_Stated goal_
All lines in which the word "scene" occurs are to be extracted.

** start **

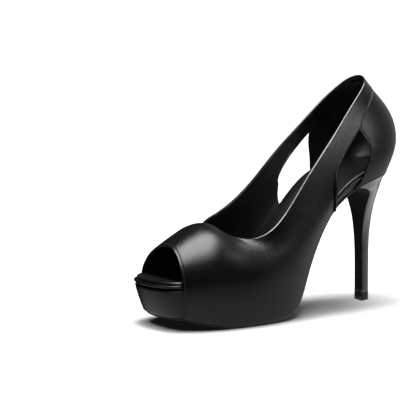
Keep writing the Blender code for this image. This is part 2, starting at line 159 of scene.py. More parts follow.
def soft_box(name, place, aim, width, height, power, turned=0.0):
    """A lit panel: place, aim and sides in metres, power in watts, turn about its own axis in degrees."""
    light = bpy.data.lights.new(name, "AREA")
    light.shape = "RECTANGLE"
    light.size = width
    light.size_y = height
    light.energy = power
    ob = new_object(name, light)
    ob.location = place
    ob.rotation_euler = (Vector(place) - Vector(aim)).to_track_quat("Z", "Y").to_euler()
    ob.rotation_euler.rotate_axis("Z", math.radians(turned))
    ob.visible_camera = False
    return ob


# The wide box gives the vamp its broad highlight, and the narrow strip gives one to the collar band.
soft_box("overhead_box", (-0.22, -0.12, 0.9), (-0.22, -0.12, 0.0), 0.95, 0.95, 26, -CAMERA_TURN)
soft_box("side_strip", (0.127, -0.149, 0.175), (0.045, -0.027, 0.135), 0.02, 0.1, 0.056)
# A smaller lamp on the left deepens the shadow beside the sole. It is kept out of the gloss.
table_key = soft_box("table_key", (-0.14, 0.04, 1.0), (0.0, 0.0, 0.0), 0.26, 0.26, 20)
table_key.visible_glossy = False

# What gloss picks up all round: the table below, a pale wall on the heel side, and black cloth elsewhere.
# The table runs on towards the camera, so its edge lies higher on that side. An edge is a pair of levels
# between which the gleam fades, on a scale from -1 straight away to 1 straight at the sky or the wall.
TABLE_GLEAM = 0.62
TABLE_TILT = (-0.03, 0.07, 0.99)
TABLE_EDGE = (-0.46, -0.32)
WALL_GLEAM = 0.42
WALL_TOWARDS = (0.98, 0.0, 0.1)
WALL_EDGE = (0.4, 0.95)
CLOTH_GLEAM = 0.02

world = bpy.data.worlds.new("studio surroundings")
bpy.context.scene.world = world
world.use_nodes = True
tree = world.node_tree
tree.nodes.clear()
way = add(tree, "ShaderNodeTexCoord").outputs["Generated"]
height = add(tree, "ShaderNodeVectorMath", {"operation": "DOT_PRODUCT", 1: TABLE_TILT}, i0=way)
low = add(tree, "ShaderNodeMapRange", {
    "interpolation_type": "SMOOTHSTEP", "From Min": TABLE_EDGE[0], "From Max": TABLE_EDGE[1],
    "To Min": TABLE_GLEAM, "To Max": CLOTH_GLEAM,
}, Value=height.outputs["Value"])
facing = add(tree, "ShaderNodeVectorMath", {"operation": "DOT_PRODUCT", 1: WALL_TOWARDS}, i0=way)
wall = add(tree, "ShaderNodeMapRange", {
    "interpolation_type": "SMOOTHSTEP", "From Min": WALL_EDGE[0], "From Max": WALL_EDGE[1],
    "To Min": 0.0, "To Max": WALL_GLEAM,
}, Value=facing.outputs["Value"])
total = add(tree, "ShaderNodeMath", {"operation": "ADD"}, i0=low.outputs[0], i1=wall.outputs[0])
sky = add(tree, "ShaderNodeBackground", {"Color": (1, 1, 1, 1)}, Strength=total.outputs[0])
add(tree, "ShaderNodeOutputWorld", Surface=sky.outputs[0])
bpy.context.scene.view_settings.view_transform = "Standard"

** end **

_Final answer_
Keep writing the Blender code for this image. This is part 2, starting at line 159 of scene.py. More parts follow.
bpy.context.scene.world = world
bpy.context.scene.view_settings.view_transform = "Standard"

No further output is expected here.